** start of SOURCE EXCERPT **

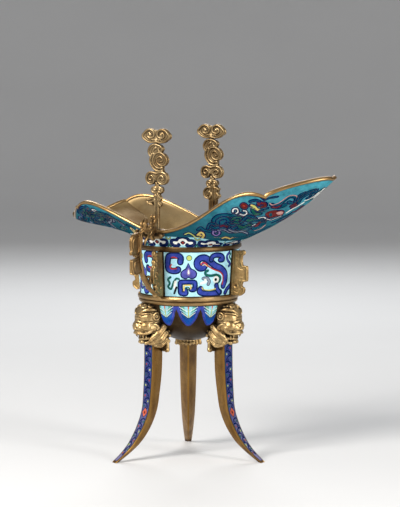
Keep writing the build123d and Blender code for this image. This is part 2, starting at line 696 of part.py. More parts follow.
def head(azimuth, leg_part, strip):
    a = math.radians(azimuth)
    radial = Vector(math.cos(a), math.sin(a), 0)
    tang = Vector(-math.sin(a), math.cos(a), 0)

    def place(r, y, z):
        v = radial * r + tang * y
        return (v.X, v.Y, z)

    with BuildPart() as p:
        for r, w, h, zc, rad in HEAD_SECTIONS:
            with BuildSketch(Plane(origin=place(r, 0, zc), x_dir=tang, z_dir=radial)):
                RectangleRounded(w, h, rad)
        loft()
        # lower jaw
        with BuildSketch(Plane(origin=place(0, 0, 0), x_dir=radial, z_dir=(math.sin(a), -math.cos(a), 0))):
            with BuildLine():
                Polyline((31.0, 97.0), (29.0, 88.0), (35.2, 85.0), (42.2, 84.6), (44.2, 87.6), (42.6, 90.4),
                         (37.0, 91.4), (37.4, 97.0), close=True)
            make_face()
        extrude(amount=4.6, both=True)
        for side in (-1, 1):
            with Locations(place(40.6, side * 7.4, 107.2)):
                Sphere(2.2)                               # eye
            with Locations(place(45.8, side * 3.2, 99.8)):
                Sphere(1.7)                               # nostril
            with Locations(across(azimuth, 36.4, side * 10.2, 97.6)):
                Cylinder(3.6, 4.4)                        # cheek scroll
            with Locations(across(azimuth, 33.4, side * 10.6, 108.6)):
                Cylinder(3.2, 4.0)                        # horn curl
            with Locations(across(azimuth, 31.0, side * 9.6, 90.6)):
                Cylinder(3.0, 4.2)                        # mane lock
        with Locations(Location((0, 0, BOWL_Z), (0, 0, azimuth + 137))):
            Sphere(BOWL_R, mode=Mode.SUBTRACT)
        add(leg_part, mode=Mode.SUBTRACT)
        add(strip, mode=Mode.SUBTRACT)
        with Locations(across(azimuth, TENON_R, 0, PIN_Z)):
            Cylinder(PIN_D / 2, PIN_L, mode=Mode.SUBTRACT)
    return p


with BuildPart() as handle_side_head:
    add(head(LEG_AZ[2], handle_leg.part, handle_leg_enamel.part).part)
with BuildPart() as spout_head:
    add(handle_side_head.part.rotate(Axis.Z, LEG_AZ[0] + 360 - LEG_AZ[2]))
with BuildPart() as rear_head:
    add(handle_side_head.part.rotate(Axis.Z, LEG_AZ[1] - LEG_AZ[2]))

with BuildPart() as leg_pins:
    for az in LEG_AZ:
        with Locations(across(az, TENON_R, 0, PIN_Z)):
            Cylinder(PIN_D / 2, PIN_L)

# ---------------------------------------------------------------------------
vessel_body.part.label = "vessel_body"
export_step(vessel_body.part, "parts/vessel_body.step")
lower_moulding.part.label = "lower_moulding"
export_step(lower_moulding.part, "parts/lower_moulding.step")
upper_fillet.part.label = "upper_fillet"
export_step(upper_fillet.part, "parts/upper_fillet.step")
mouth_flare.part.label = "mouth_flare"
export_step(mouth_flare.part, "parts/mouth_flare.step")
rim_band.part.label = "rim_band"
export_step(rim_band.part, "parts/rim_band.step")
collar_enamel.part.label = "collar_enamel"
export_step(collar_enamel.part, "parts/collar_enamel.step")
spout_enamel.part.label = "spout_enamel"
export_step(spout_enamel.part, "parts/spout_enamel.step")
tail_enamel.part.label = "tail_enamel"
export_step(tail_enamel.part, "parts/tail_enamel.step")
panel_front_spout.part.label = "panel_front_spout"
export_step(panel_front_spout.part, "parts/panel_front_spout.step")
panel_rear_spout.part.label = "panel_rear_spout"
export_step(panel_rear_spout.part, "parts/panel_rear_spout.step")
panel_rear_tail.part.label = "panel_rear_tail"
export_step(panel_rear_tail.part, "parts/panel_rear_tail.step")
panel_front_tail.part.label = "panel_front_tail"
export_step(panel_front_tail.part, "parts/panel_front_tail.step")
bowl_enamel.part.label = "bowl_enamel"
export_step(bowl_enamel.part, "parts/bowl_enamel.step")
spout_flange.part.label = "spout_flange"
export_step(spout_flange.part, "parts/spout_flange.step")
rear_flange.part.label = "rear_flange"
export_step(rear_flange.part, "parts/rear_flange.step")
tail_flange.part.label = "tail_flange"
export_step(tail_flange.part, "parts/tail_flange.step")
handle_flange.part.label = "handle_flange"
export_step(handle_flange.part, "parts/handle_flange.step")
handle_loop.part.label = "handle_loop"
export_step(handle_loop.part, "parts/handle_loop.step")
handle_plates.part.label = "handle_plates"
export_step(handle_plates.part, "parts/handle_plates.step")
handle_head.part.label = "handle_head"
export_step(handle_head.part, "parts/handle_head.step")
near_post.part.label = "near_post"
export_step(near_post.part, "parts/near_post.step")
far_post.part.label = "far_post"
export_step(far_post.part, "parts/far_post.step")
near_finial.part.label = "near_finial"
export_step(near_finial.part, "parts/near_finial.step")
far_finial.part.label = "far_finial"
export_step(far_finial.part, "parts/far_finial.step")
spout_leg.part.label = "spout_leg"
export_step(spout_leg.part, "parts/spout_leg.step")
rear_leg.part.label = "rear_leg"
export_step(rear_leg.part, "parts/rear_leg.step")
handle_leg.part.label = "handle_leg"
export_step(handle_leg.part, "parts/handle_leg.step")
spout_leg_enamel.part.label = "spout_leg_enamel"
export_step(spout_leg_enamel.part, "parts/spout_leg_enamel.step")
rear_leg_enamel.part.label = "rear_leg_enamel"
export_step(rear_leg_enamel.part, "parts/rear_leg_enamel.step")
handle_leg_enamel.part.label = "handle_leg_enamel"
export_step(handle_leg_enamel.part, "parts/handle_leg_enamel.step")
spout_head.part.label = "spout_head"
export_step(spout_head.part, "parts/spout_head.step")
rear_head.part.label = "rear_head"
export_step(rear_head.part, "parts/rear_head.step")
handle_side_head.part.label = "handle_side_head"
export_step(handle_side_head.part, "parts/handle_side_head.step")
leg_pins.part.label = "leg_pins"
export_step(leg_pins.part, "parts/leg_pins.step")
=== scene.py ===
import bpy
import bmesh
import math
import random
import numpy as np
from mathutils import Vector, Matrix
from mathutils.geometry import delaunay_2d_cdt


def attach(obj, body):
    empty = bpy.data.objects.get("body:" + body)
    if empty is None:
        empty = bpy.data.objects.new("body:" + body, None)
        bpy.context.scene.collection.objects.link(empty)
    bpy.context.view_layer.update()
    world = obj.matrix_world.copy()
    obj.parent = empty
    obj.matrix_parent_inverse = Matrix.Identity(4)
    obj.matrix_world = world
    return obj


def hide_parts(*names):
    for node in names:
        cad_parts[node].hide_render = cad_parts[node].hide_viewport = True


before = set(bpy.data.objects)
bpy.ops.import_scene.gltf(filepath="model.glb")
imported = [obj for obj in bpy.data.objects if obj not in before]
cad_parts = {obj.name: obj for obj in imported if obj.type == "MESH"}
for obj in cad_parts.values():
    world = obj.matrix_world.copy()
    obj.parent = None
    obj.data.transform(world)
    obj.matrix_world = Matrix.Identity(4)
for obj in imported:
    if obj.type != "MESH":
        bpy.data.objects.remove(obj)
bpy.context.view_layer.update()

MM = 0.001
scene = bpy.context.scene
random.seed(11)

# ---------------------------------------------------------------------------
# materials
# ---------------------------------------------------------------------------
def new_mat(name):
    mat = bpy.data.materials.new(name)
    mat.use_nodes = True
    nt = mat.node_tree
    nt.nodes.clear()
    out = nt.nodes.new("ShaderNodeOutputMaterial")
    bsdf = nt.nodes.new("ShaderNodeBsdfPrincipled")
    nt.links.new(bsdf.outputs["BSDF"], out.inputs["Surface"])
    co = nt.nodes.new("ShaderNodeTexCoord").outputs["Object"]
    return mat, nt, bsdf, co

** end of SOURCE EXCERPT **

Print from the first line through the line that contains "return (v.X, v.Y, z)", please, including both, and leave out every line outside that stretch.

[RESPONSE]
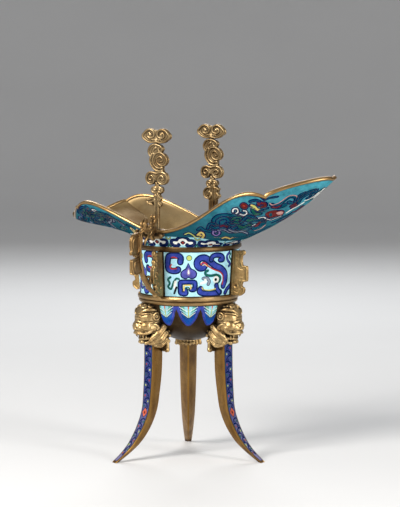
Keep writing the build123d and Blender code for this image. This is part 2, starting at line 696 of part.py. More parts follow.
def head(azimuth, leg_part, strip):
    a = math.radians(azimuth)
    radial = Vector(math.cos(a), math.sin(a), 0)
    tang = Vector(-math.sin(a), math.cos(a), 0)

    def place(r, y, z):
        v = radial * r + tang * y
        return (v.X, v.Y, z)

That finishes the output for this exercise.